We expect bond markers to reach negatively and the entire yield curve to shift upwards (slightly more impact at the shorter end of the curve). Markets are likely to trade cautious in near future as fiscal comfort also seems to be dwindling at fast pace (any buffer likely offset by higher food and fertilizer subsidies and lower disinvestment mop-up). All in all, the policy reversal cycle has started out of turn, could be more targeted in approach and earlier in timeline.”
Sorbh Gupta, Fund Manager- Equity, Quantum AMC:
RBI’s surprise move on increasing the repo rates today is an acknowledgment of inflation becoming a more important variable in policy decisions than growth. It will not have an immediate bearing on growth in inflation but it is an indication of things to come. These types of events will come & go multiple times in an investor’s journey to achieving financial goals & one should not be swayed too much. An equity portfolio stress-tested for balance sheet strength (lower leverage) & attractive valuations of investee companies is well suited for this environment. Investors should stick to their asset allocation plans & use a staggered approach to increase allocation to equities.
Mahendra Jajoo, CIO, fixed income, Mirae Asset Investment Managers:
In a rather surprising development, MPC at an unscheduled inter-meeting, hiked the repo rate by 40 bps as also hiked CRR by 50 bps. Concerned with expectations of further spike in inflation in April and the global developments where major central banks including Bank of England and Australian central banks have hiked rates recently and with Fed set to hike rates tonight, RBI seems to have made this preemptive move to align inflation expectations with target trajectory. Market yields spiked with benchmark 10Y yields hitting a fresh high of 7.38%. interest rates are expected to inch up further in anticipation of further hikes in forthcoming policies.
Rajeev Radhakrishnan, CIO-Fixed Income, SBI Mutual Fund:
The RBI pivot from excessive dovishness to neutral to cautious was evident in the April 22 review. With an intra meeting policy hike of 40 bps accompanied with an unanticipated CRR hike of 50 bps , the RBI has unequivocally joined the list of central banks taking decisive policy action to keep inflation expectations under check. With the risk of overshooting the inflation upper band of 6% for 3 consecutive quarters very much alive, today’s policy actions though unanticipated in an off-meeting schedule is probably quite apt.

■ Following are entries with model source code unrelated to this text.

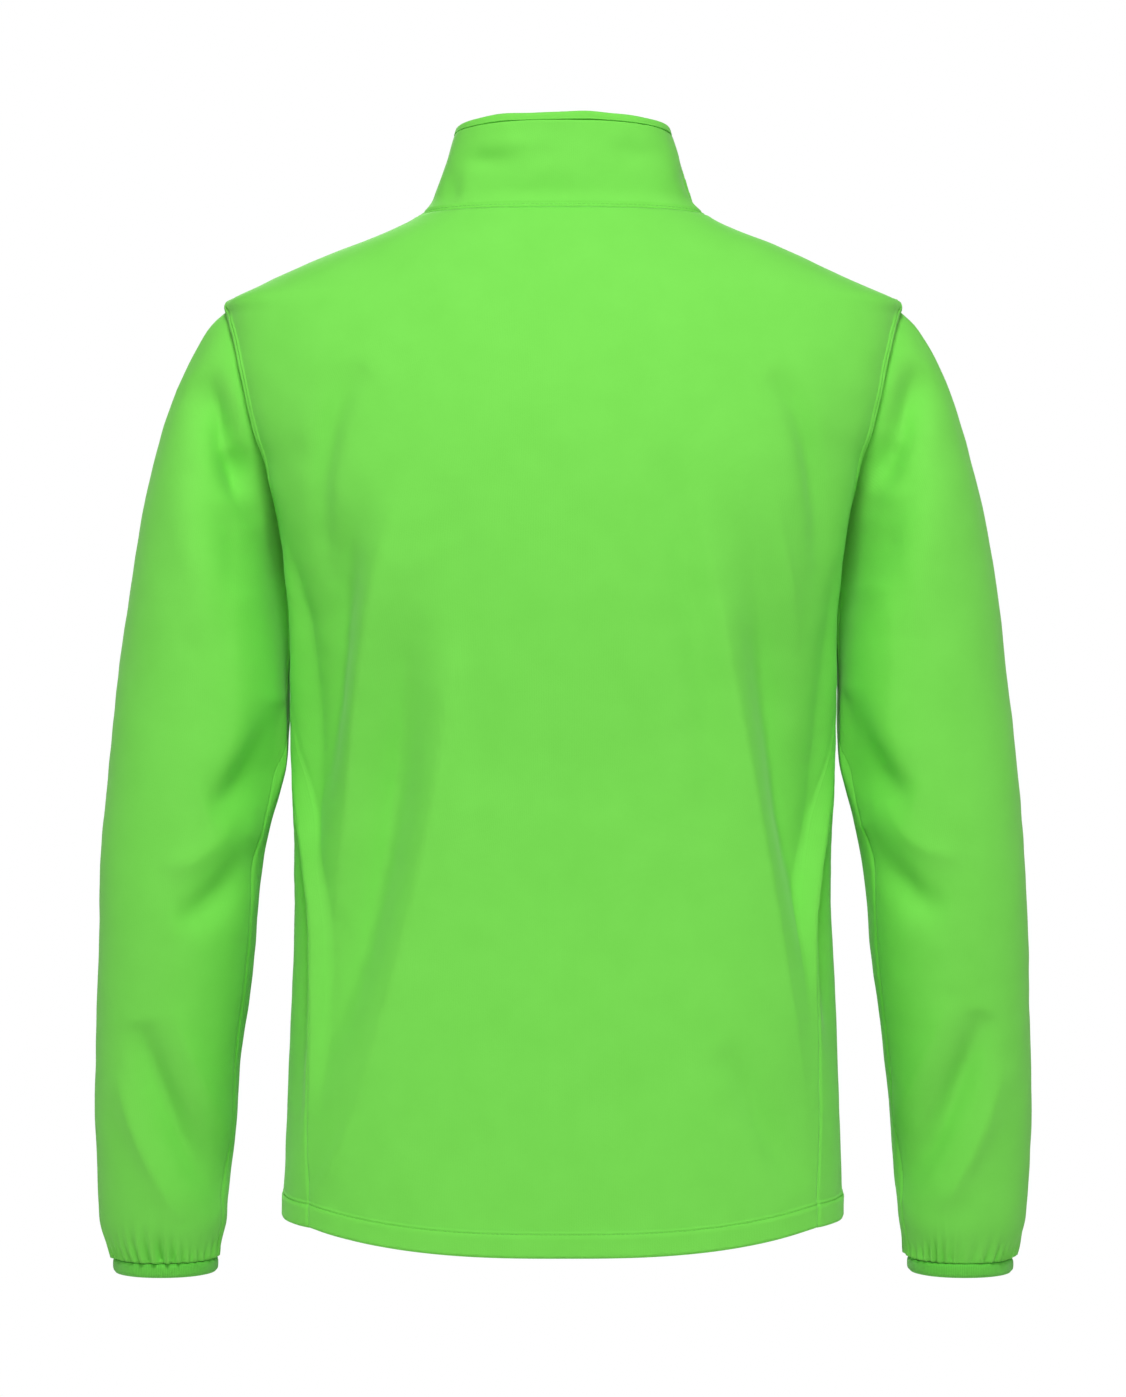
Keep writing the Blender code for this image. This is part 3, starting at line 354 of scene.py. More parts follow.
# %% The back's and the fronts' smooth grids
def back_grid():
    edge, heights, away = side_edge(1)
    share = graded(BACK_CELLS)
    inside = smooth_step(0, 0.5, 1 - np.abs(2 * share - 1))
    z = heights[:, None] + (away - heights)[:, None] * inside
    angles = edge[:, None] + (math.pi - 2 * edge[:, None]) * share
    z = z - HEM_BACK_DROP * np.sin(math.pi * share) ** 1.2 * hem_share(heights)[:, None]
    return body_point(angles, z)


def front_grid():
    """The left front, from the zip to its outer edge."""
    edge, heights, away = side_edge(-1)
    share = graded(FRONT_CELLS)[::-1]
    z = heights[:, None] + (away - heights)[:, None] * smooth_step(0, 0.5, share)
    fall = NECK_FRONT_DROP * (1 - smooth_step(NECK_Z, UNDERARM_Z, heights))
    z = z - fall[:, None] * share ** NECK_FRONT_POWER
    z = z + HEM_FRONT_RISE * share ** 1.5 * hem_share(heights)[:, None]
    zip_edge = -angle_at_x(FRONT_EDGE_X, z[:, 0])
    return body_point(edge[:, None] + (zip_edge - edge)[:, None] * share, z)


def mirrored(vectors):
    """The other side's grid, with its columns still running to the right."""
    return (vectors * FLIP)[:, ::-1]


def grid_normals(points, closed=False):
    """Outward normals of a grid whose rows run down and whose columns run round to the right."""
    if closed:
        across = np.roll(points, -1, axis=1) - np.roll(points, 1, axis=1)
    else:
        across = np.gradient(points, axis=1)
    return unit(np.cross(np.gradient(points, axis=0), across))


BACK = back_grid()
FRONT_L = front_grid()
print("back grid:", BACK.shape, "front grid:", FRONT_L.shape)


# %% [markdown]
# ## The sleeve's surface
#
# A sleeve is a tube that starts as the armhole's own loop, leans out over the shoulder's tip and
# turns down. A circle swept along the arm's line would have to be fitted to the armhole
# afterwards, so each column is one curve from a point of the armhole to the cuff instead. Where
# the arm hangs against the side, the tube is pressed flat and keeps just clear of the body.

# %% How fine the sleeve's grid is, and how softly it is pressed
SLEEVE_COLUMNS_ROUND = 126
BESIDE_SEAM = np.radians([-2.4, -1.6, -1.0, -0.5, 0.0, 0.5, 1.0, 1.6, 2.4])
BESIDE_REACH = math.radians(3.4)
PRESSED_BEND = 0.003
PRESSED_FROM = 0.012
HEAD_SHARES = np.concatenate([np.linspace(0, 0.03, 5)[:-1], np.linspace(0.03, 1, 50)[:-1]])
GATHERED_TOP_Z = CUFF_TOP_Z + 0.030
TUBE_HEIGHTS = np.concatenate([np.linspace(TUBE_TOP_Z, GATHERED_TOP_Z, 112)[:-1],
                               np.linspace(GATHERED_TOP_Z, CUFF_TOP_Z, 26)])


# %% Points of the left sleeve
def sleeve_ring(turn, z):
    """Turn 0 is the outer side, and 90 degrees the back."""
    cos, sin = np.cos(turn), np.sin(turn)
    x = (OUTER_X(z) + INNER_X(z)) / 2
    x = x + (OUTER_X(z) - INNER_X(z)) / 2 * squared_off(cos, SLEEVE_ROUNDNESS)
    backwards = 0.75 * (1 + sin) / 2 - 0.25
    x = x + SLANT(z) * np.clip(-cos, 0, 1) * backwards
    y = MIDDLE_Y(z) + HALF_DEPTH(z) * squared_off(sin, SLEEVE_ROUNDNESS)
    return np.stack([x, y, z + np.zeros_like(x)], axis=-1)


def clear_of_body(points):
    """The tube, pressed flat with a soft bend where it would touch the body's side."""
    x, y, z = points[..., 0], points[..., 1], points[..., 2]
    bow = np.clip(1 - (np.abs(y) / body_depth(y, z)) ** ROUNDNESS, 0, 1) ** (1 / ROUNDNESS)
    least = SIDE_WIDTH(z) * bow - armpit_hollow(y, z) + SLEEVE_CLEARANCE
    pressed = (x + least + np.sqrt((x - least) ** 2 + PRESSED_BEND ** 2)) / 2
    moved = points.copy()
    moved[..., 0] = x + (pressed - x) * smooth_step(UNDERARM_Z, UNDERARM_Z - PRESSED_FROM, z)
    return moved


def sleeve_turns():
    """The turns of the sleeve's columns, closer together beside its two lengthwise seams."""
    even = np.linspace(0, 2 * math.pi, SLEEVE_COLUMNS_ROUND, endpoint=False)
    keep = [t for t in even if min(abs(t - s) for s in UNDER_SLEEVE_TURNS) > BESIDE_REACH]
    return np.sort(np.concatenate([keep] + [s + BESIDE_SEAM for s in UNDER_SLEEVE_TURNS]))


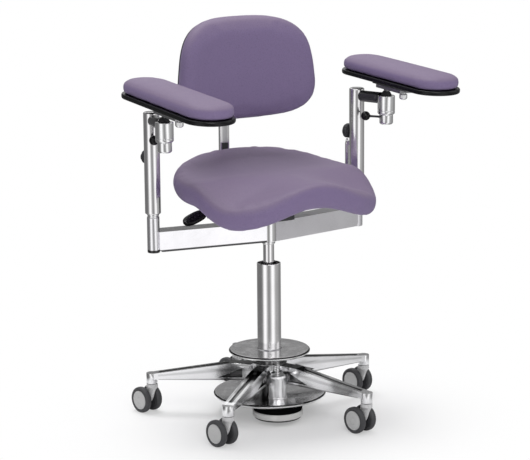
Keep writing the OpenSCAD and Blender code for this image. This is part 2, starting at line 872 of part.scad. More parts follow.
module clamp_lever(side) {
    turn = side == "right" ? 90 + right_lever_turn : 90 + left_lever_turn;
    color(polished) at_barrel(side) translate([0, 0, -barrel_h - cup_h]) {
        turned(cup_r, cup_h, cup_round, cup_round / 2);
        cylinder(r = cup_spigot_r, h = cup_h + cup_spigot_h);
    }
    color(black_part) at_barrel(side) translate([0, 0, -barrel_h - lever_drop]) rotate([0, 0, turn])
        rotate([0, 90 - lever_rise, 0]) {
            cylinder(r = lever_r, h = lever_len);
            translate([0, 0, lever_len]) sphere(r = lever_ball_r);
        }
}

module ball_dome(side) {
    color(black_part) at_barrel(side) {
        difference() {
            union() {
                cylinder(r1 = dome_base_r, r2 = dome_top_r, h = dome_h);
                translate([0, 0, -dome_spigot_h]) cylinder(r = dome_spigot_r, h = dome_spigot_h);
            }
            translate([-stud_slot_w / 2, -dome_base_r, cut_over / 2])
                cube([stud_slot_w, dome_base_r * 2, dome_h]);
        }
        translate([0, 0, pivot_up]) rotate([0, 90, 0])
            cylinder(r = pivot_pin_r, h = dome_top_r * 2, center = true);
    }
}

module pad_rail(side) {
    color(dull_steel) at_pad(side) difference() {
        union() {
            translate([0, 0, pivot_up]) rotate([0, 90, 0]) cylinder(r = stud_r, h = stud_w, center = true);
            translate([-stud_w / 2, -stud_r, pivot_up])
                cube([stud_w, stud_r * 2, rail_up - pivot_up + cut_over]);
            translate([-rail_w / 2, -rail_ahead, rail_up])
                cube([rail_w, rail_ahead + rail_behind, rail_t - running_gap]);
        }
        translate([0, 0, pivot_up]) rotate([0, 90, 0])
            cylinder(r = pivot_pin_r + running_gap, h = stud_w * 2, center = true);
        translate([0, -rail_knob_ahead, rail_up - cut_over])
            cylinder(r = rail_screw_r + running_gap, h = rail_t + cut_over * 2);
    }
}

module rail_knob(side) {
    color(polished) at_pad(side) translate([0, -rail_knob_ahead, 0]) {
        translate([0, 0, rail_up - rail_knob_h - free_gap])
            turned(rail_knob_r, rail_knob_h, cut_over, cut_over);
        translate([0, 0, rail_up - free_gap * 2]) cylinder(r = rail_screw_r, h = rail_t + free_gap);
    }
}

module pad_plate(side) {
    plate_z0 = rail_up + rail_t;
    color(black_part) at_pad(side) translate([0, -pad_ahead(side), plate_z0]) {
        translate([0, 0, slide_block_t]) hull() {
            translate([0, 0, plate_round])
                linear_extrude(height = plate_t - plate_round * 2) stadium(pad_len, pad_w);
            linear_extrude(height = plate_t)
                stadium(pad_len - plate_round * 2, pad_w - plate_round * 2);
        }
        translate([-slide_block_w / 2, pad_ahead(side) - rail_ahead / 2 - plate_lip_len / 2, 0])
            cube([slide_block_w, plate_lip_len, slide_block_t + plate_round]);
        for (x = [-1, 1])
            translate([x * (rail_w / 2 + free_gap + plate_lip_w / 2) - plate_lip_w / 2,
                       pad_ahead(side) - rail_ahead / 2 - plate_lip_len / 2, -plate_lip_h])
                cube([plate_lip_w, plate_lip_len, plate_lip_h + plate_round]);
    }
}

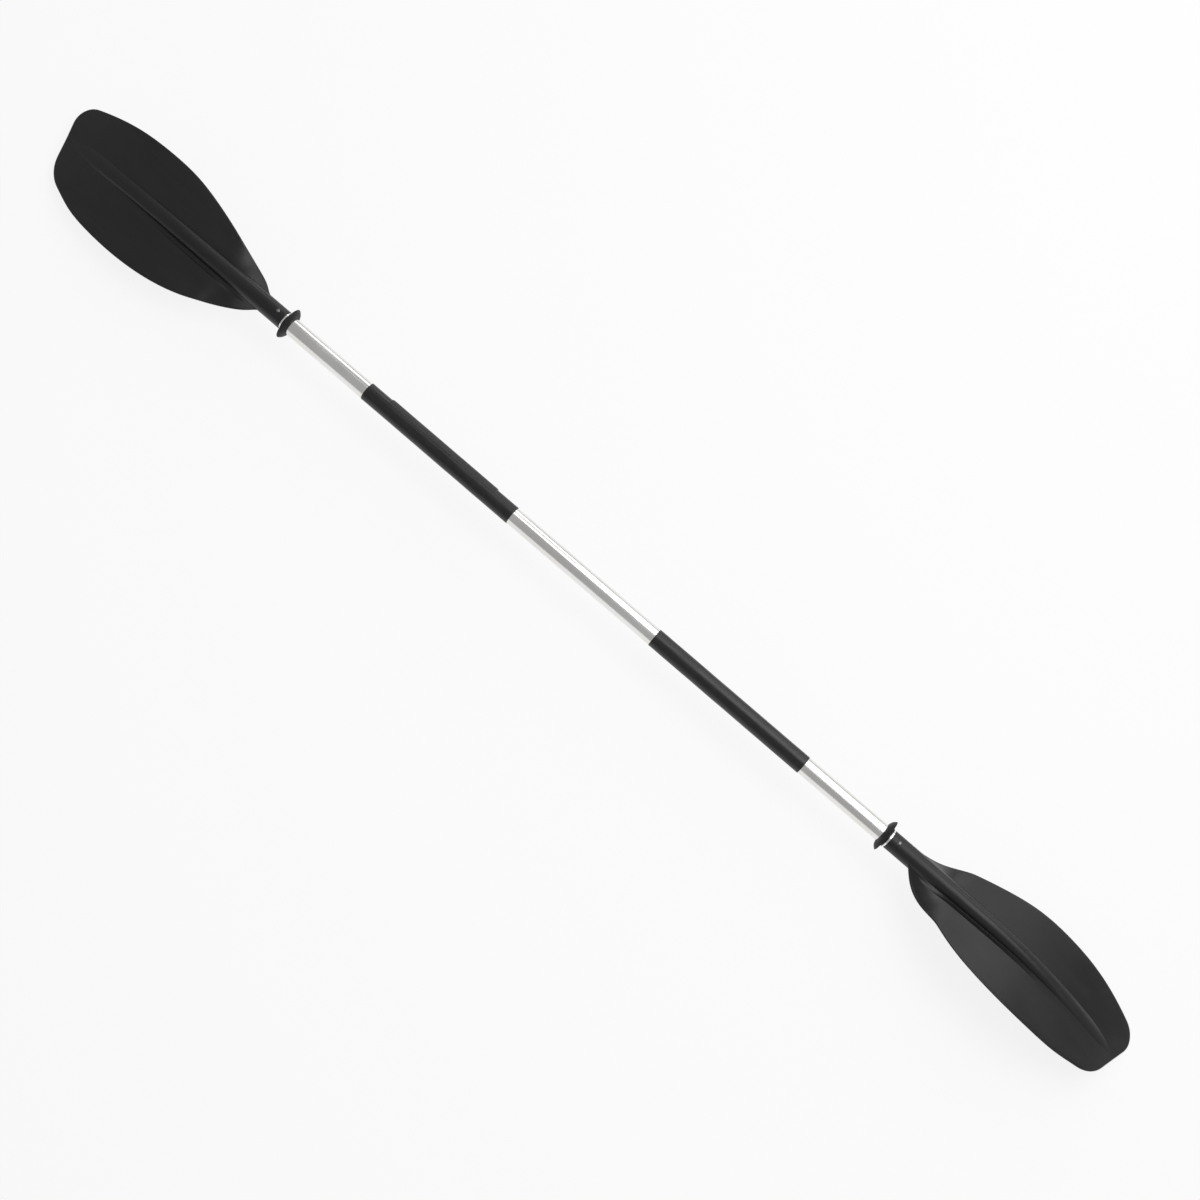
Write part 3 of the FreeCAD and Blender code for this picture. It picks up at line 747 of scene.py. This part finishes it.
camera_data = bpy.data.cameras.new("camera")
camera_data.lens = 58.95
camera_data.sensor_width = 36.0
camera_data.clip_end = 50.0
camera = bpy.data.objects.new("camera", camera_data)
bpy.context.scene.collection.objects.link(camera)
image_right = along_view * ROLL[0] + sideways * ROLL[1]
image_up = sideways * ROLL[0] - along_view * ROLL[1]
place = along_view * 0.0429 - sideways * 0.0108 + towards * 3.0
camera.matrix_world = Matrix((
    (image_right.x, image_up.x, towards.x, place.x),
    (image_right.y, image_up.y, towards.y, place.y),
    (image_right.z, image_up.z, towards.z, place.z),
    (0, 0, 0, 1)))
bpy.context.scene.camera = camera

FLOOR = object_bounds()[0][2] - 0.0005
floor_mesh = bpy.data.meshes.new("floor")
floor_mesh.from_pydata([(-6, -6, FLOOR), (6, -6, FLOOR), (6, 6, FLOOR), (-6, 6, FLOOR)], [],
                       [(0, 1, 2, 3)])
floor = bpy.data.objects.new("floor", floor_mesh)
bpy.context.scene.collection.objects.link(floor)
paper = Look("floor_paper", (0.92, 0.92, 0.92), 0.9, 0.0, 0.0)
rays = paper.tree.nodes.new("ShaderNodeLightPath")
seen = paper.total(rays.outputs["Is Camera Ray"], rays.outputs["Is Glossy Ray"], "MAXIMUM")
glow = paper.tree.nodes.new("ShaderNodeEmission")
paper.link(seen, glow.inputs["Strength"])
both = paper.tree.nodes.new("ShaderNodeMixShader")
both.inputs["Fac"].default_value = 0.85
paper.link(paper.shader.outputs[0], both.inputs[1])
paper.link(glow.outputs[0], both.inputs[2])
paper.link(both.outputs[0], paper.tree.nodes["Material Output"].inputs["Surface"])
floor.data.materials.append(paper.material)

world = bpy.data.worlds.new("studio")
world.use_nodes = True
world.node_tree.nodes["Background"].inputs["Color"].default_value = (1, 1, 1, 1)
world.node_tree.nodes["Background"].inputs["Strength"].default_value = 0.42
bpy.context.scene.world = world


def add_light(name, direction, distance, size, power):
    """Soft rectangular light that faces the middle of the paddle."""
    lamp = bpy.data.lights.new(name, "AREA")
    lamp.shape = "RECTANGLE"
    lamp.size, lamp.size_y = size
    lamp.energy = power
    light = bpy.data.objects.new(name, lamp)
    bpy.context.scene.collection.objects.link(light)
    heading = Vector(direction).normalized()
    light.location = heading * distance
    light.rotation_euler = heading.to_track_quat("Z", "Y").to_euler()
    return light


add_light("key", (0.25, 0.31, 0.95), 2.8, (2.6, 1.9), 34)
add_light("backdrop", (0.0, 0.88, 0.47), 3.0, (4.0, 1.4), 23)

bpy.context.scene.view_settings.view_transform = "Standard"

With the formal initiation of monetary policy tightening, there could be more rate hikes in the offing, alongside durable absorption of systemic liquidity. An immediate hike in June probably may not materialize even as the trajectory remains clear. It is challenging to call out the terminal rate against the current uncertain global backdrop. CRR has also been hiked by 50bps effective 21stMay which will immediately suck out Rs. 870bn of liquidity from the banking system. 10 Year Indian G-sec shot up by ~20bps to 7.40% in an immediate response to the policy announcement. Currently, in India we are just where the Fed was a few months ago and yields may face an upward pressure across the tenor of the curve- though liquidity reduction adds an additional element of adjustment at the shorter end.
Marzban Irani CIO (Debt) LIC Mutual Fund:
Today as a sudden announcement, the MPC decided to hike the repo rate by 40 bps to 4.40 after withdrawing the accommodative stance. At the same time CRR was hiked by 50 bps to 4.50.
Impact : At the longer end 10 year yields touched 7.40. Crr hike will lead to around 80000 cr outflow from the system and daily deployment will now happen around 4 percent. Net net now is the time to start investing in duration funds like bond funds, bpsu and gsec etf. Crr hike will help to grow liquid and upcoming money market funds.